> What the exercise asks
Return a copy of each line that holds the string "None".

========================================================================

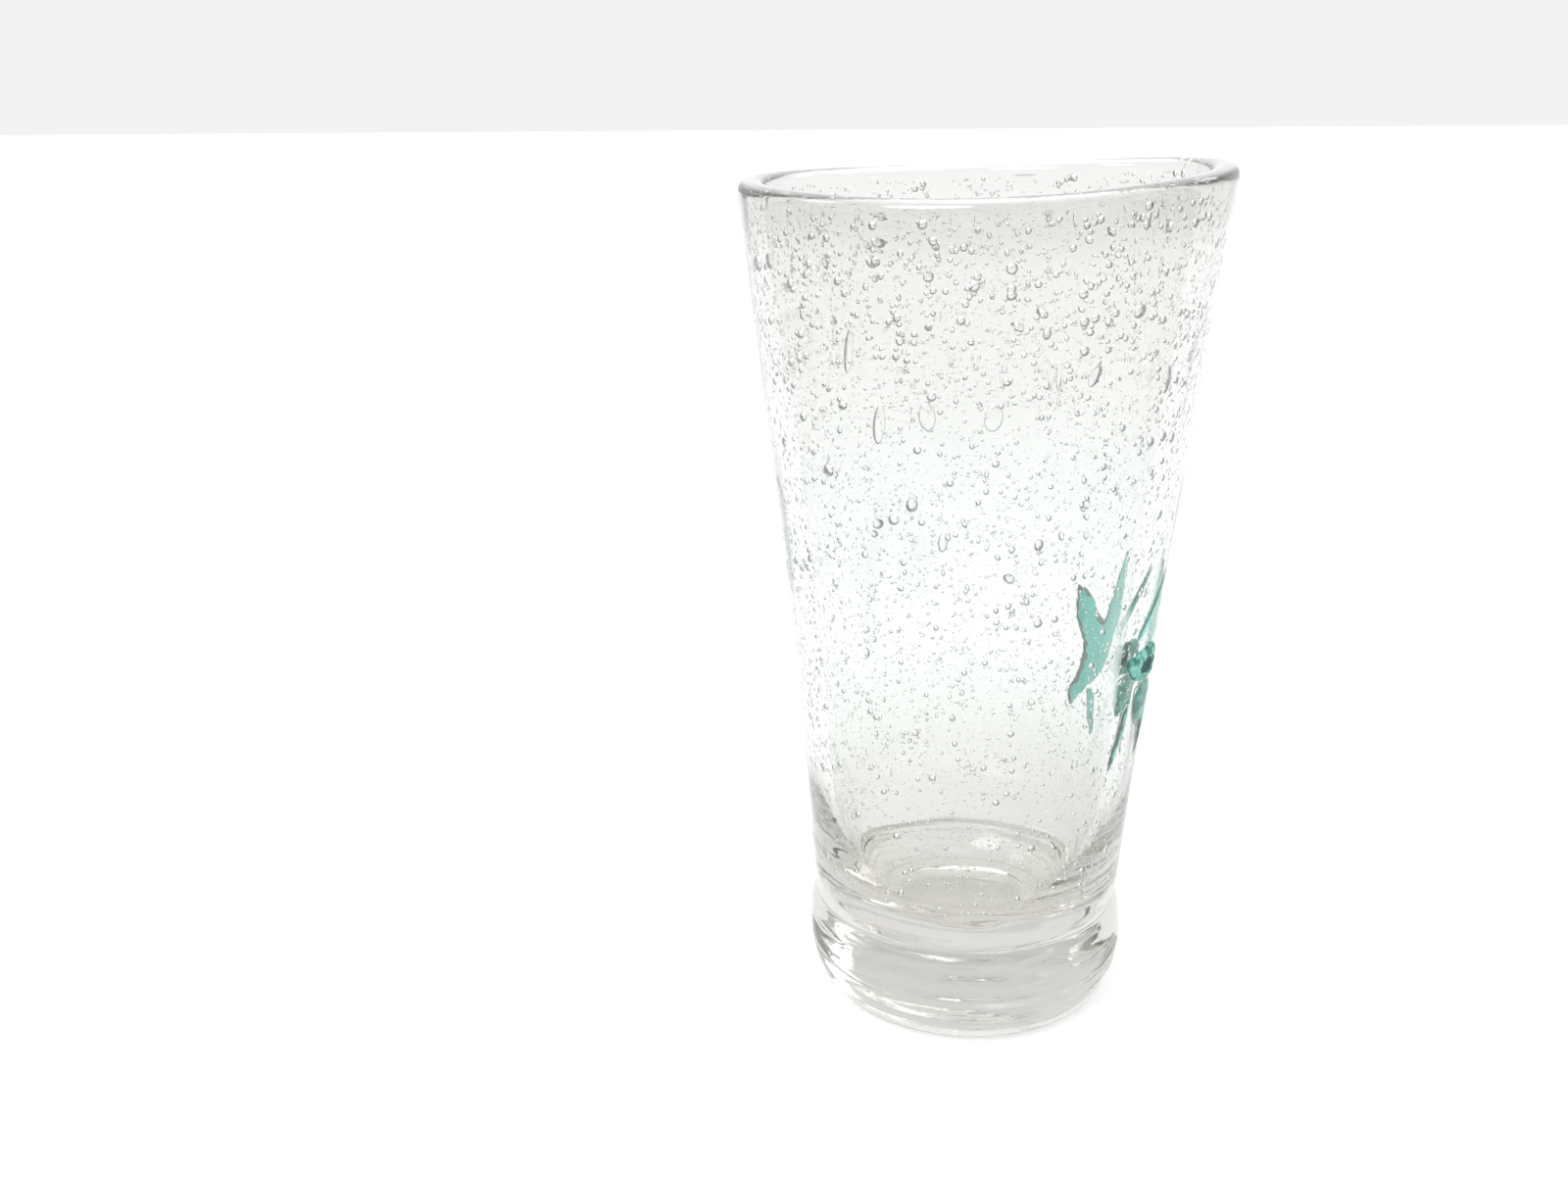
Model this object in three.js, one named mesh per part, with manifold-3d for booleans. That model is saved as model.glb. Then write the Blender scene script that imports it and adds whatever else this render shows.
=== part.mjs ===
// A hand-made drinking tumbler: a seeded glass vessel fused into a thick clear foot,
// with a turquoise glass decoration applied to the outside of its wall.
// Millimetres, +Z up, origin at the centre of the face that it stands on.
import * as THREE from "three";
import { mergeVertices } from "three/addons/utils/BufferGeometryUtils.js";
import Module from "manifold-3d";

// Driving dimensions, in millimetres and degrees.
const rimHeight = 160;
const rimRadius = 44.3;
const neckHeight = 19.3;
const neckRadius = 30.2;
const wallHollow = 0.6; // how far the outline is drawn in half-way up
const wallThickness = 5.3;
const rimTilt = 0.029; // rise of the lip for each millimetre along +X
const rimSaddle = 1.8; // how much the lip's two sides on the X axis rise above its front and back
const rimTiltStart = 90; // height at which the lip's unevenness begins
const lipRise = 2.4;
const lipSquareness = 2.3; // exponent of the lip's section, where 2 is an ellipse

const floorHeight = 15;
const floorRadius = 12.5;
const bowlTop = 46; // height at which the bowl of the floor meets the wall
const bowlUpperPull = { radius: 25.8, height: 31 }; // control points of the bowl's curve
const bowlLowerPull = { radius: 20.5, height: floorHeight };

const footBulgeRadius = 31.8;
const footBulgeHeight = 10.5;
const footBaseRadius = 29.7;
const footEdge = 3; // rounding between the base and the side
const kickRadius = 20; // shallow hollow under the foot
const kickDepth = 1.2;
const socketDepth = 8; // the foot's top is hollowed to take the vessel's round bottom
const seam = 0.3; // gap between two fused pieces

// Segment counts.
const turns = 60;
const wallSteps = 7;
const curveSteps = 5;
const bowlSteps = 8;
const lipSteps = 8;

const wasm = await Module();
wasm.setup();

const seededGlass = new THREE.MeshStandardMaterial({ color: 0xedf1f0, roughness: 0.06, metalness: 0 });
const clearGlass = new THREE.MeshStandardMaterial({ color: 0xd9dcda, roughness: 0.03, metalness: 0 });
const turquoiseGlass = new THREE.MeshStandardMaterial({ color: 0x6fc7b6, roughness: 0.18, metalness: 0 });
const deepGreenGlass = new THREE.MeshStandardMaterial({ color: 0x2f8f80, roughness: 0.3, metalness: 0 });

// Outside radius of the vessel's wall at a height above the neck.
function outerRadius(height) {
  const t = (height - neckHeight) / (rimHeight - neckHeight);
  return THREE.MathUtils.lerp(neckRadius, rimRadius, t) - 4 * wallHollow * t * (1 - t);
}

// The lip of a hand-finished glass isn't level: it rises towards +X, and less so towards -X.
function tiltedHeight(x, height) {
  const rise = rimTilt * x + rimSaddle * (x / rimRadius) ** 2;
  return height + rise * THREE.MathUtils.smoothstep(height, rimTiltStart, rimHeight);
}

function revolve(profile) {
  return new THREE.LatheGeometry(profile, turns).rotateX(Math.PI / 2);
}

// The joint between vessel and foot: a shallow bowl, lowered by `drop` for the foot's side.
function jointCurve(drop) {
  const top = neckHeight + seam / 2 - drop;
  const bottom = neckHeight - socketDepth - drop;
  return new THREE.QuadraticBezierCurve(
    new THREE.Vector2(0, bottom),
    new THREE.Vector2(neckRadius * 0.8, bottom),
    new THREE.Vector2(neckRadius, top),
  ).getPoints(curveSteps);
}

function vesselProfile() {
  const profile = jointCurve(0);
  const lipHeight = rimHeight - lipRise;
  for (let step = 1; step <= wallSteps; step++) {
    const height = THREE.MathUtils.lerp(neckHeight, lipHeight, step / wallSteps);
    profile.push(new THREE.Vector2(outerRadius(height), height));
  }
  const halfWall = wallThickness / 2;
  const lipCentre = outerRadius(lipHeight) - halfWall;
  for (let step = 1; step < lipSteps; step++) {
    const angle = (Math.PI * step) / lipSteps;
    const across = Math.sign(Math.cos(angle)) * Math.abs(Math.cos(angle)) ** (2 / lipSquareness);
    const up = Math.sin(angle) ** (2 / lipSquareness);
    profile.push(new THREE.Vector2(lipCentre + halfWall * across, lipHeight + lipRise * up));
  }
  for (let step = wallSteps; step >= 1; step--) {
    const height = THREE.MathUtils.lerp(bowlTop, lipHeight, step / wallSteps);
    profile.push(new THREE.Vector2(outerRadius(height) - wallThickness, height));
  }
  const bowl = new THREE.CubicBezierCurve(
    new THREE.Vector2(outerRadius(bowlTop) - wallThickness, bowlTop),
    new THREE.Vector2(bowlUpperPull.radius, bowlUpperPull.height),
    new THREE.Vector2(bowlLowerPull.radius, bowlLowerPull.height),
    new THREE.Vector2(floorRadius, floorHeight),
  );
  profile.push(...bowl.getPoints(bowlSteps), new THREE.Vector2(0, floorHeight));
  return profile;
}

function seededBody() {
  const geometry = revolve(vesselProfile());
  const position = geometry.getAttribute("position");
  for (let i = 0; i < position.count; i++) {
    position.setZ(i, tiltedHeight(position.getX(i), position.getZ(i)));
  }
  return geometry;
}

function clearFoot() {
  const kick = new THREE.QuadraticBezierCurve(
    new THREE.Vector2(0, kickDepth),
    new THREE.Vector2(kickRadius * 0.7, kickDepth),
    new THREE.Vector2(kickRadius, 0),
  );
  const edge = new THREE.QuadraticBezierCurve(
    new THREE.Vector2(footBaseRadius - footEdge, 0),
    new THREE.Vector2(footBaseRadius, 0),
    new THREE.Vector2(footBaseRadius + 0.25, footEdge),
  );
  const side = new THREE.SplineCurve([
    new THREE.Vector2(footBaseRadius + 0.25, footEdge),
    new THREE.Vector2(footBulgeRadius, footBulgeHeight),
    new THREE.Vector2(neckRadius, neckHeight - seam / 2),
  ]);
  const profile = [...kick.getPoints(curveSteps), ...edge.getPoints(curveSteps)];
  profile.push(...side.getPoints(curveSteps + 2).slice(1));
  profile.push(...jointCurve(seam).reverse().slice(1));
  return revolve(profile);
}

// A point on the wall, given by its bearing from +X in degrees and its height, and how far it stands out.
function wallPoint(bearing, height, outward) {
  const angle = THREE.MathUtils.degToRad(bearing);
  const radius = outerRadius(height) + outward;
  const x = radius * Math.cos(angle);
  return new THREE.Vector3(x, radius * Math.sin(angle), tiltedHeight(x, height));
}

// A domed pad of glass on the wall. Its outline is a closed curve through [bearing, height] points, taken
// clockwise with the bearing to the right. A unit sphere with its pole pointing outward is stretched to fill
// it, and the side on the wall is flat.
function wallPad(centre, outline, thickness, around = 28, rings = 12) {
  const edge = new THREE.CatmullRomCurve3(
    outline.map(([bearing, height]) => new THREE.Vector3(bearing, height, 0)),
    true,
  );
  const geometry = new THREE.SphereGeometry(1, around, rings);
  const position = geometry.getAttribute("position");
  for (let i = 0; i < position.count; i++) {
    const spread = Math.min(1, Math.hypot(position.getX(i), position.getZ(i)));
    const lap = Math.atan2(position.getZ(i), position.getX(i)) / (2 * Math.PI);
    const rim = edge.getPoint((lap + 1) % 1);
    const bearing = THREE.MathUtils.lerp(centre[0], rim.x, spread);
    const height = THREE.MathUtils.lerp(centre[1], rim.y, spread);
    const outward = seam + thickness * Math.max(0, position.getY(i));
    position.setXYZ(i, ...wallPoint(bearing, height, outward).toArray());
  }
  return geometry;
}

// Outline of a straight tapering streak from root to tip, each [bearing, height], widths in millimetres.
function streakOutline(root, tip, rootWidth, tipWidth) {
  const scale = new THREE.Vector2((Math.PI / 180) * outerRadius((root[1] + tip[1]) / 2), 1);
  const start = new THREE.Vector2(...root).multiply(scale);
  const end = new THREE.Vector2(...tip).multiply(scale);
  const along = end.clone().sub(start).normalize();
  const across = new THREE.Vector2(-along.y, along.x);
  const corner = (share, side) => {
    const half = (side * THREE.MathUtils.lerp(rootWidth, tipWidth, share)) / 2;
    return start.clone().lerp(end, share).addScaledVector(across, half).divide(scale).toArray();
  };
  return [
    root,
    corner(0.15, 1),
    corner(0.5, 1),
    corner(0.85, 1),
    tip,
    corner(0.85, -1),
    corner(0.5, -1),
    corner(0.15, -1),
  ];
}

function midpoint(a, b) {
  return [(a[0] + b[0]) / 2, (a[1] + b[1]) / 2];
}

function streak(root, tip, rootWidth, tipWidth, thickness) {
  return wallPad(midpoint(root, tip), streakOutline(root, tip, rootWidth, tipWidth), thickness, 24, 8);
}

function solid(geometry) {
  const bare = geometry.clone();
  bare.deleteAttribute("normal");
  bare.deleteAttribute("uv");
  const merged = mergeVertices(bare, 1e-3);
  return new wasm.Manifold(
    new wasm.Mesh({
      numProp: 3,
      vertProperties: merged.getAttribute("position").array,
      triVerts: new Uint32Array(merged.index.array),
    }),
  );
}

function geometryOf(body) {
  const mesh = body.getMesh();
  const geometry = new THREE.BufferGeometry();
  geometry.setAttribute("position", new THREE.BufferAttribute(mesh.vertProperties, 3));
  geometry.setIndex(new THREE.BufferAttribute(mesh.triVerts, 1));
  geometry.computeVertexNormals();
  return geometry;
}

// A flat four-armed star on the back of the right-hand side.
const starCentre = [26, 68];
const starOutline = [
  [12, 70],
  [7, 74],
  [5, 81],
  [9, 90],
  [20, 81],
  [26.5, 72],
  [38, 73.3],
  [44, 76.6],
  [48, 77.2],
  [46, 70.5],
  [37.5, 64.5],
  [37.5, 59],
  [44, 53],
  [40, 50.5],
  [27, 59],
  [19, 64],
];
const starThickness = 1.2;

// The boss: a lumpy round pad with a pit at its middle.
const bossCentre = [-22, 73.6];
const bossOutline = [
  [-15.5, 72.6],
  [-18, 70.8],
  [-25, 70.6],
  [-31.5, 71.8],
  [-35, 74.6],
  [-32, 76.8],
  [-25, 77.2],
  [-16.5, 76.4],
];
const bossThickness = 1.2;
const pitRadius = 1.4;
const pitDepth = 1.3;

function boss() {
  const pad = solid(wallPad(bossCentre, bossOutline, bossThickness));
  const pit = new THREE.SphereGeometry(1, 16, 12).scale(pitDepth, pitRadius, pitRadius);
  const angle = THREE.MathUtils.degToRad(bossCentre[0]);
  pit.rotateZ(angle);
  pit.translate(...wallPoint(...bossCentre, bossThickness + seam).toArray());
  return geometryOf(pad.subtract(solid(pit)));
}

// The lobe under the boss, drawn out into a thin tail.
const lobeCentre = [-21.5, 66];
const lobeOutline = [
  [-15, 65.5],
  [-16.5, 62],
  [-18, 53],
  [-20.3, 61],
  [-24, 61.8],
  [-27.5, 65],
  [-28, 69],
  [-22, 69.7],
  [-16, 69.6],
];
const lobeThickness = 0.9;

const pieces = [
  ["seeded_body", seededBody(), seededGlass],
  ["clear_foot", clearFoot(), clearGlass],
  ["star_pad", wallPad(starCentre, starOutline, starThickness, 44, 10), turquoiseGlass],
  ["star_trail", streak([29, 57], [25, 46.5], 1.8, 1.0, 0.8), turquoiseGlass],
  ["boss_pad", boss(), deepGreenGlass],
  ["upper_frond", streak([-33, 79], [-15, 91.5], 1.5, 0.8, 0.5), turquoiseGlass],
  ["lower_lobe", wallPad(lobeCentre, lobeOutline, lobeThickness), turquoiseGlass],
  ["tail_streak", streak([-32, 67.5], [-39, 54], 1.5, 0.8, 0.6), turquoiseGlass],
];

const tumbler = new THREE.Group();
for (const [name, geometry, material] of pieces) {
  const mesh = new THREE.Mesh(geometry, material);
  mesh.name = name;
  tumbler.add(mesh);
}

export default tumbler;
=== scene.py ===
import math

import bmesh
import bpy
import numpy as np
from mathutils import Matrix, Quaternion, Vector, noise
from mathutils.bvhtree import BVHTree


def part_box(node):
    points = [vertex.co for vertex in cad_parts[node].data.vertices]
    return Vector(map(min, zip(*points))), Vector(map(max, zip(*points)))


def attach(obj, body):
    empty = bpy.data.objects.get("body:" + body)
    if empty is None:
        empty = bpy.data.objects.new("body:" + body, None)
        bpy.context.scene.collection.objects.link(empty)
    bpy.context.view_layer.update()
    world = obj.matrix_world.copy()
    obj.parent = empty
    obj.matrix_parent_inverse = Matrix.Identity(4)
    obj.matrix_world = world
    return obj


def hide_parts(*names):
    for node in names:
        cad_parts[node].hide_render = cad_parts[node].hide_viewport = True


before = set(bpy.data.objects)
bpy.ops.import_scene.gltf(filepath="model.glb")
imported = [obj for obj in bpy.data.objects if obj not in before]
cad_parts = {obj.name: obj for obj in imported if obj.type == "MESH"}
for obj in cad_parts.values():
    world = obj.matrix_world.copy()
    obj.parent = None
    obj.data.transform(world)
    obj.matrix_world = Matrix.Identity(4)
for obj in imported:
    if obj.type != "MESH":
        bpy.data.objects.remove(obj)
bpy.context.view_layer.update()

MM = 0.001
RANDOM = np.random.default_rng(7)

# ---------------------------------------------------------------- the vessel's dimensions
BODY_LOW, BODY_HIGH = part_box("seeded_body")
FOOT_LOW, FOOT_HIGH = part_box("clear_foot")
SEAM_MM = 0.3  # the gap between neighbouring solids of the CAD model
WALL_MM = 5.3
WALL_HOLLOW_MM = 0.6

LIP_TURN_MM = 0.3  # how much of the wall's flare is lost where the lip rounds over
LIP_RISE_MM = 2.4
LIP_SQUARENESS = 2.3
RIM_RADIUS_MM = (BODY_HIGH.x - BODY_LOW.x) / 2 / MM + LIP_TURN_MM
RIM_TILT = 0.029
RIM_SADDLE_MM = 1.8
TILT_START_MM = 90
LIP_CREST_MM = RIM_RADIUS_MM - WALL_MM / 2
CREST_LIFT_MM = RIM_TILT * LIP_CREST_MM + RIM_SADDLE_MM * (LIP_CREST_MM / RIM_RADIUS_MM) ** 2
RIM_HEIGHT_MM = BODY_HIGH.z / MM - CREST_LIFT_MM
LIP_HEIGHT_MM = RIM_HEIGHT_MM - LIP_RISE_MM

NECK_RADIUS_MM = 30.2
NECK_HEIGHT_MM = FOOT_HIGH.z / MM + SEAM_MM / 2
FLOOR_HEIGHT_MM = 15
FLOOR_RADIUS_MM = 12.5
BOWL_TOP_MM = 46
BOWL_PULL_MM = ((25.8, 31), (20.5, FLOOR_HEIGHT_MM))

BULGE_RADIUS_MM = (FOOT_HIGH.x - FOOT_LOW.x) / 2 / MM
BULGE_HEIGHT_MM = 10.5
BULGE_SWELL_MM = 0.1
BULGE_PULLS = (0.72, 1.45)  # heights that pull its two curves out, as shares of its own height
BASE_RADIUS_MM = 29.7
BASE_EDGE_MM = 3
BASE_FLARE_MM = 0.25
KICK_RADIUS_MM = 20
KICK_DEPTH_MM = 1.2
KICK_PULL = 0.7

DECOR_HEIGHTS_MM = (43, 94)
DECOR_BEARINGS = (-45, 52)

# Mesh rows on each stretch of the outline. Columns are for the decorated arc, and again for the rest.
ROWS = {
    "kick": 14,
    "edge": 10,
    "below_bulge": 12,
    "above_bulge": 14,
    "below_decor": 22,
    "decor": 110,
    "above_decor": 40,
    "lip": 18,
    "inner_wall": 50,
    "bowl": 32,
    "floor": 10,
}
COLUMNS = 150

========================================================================

> Response to the exercise
    if empty is None:
        empty = bpy.data.objects.new("body:" + body, None)
    obj.parent = None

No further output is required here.